Is Cultural Christianity Enough?

Is Cultural Christianity Enough?

So-called cultural Christianity is and has been a good, the demise of which is lamentable. Again, the question for the merely cultural Christian party is what means are necessary and sufficient to produce the spontaneous and voluntarist cultural revival they seek? Do the formative powers ordained by God have any role therein? At least at present, this is the most important question among Christians seeking cultural change.

One happy side effect of the Trump era, and all that it entailed, has been a renewed interest in history—our own history wars, if you like—specifically, the genesis, meaning, and demands of American history. That is, its character at the start and the extent to which it should continue to be formative and normative. Most societies have affirmed the formative and normative impact of national history if only for mythological purposes, an answer to the fundamental human need for an origin story that C.S. Lewis credited in The Four Loves.

Imbedded within the reassessment of our own American story—a cyclical exercise in considering first principles anew especially common in republics, as John P. Diggins noted—is the question of religion’s place in our nation’s socio-political order. Arguably, this is, perhaps, the perennial inquiry for us.

A part of this inquiry for Americans is the place of Christianity, specifically in public life. Since the mid-twentieth century, Supreme Court jurisprudence has indicated the pressing nature of said inquiry. Carveout after carveout has done little to settle the issue at a fundamental level.

Prompted by these legal indicia is a more academic question as to the course of Christianity in America, from earnest Puritan origins to Great Awakening enthusiasms to the WASP, mainline Protestant malaise chronicled so eloquently by Michael Knox Brenan.
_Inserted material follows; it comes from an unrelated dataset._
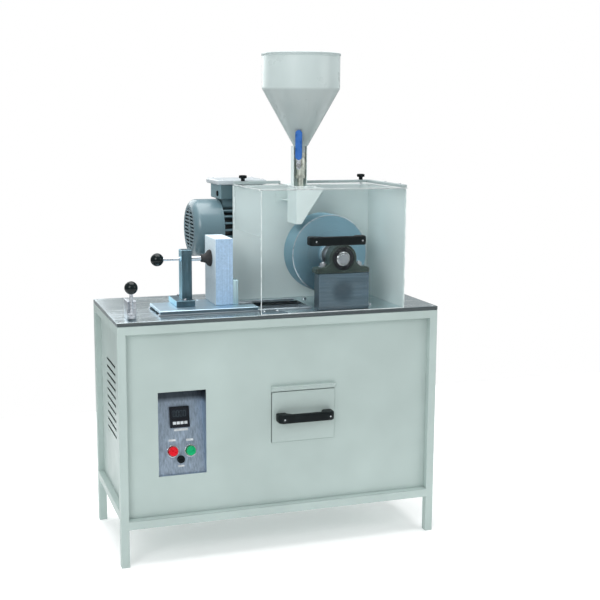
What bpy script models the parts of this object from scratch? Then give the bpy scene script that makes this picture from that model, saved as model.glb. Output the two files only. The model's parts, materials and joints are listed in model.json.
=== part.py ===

In retrospect, this story tells us what happens when cultural voluntarism, or pure liberalism, is embraced as a comprehensive strategy for upholding the morality of a society, a phenomenon insightfully chronicled by Robert Handy in A Christian America.

Contra prevailing, anachronistic, and triumphalist narratives, eschatological evangelical enthusiasm was not introduced to America in the 1640s but the 1740s. Thenceforth, the American religious landscape was forever changed as old hierarchies and institutions were either killed by or infused with “new light.” Further still, per Mark Noll, more is owed to the Second Great Awakening than its predecessor in terms of the attitude toward religion in modern America. That is, a mood of what I call religious market fundamentalism became predominant. We occupy this nineteenth century legacy, which is still being played out.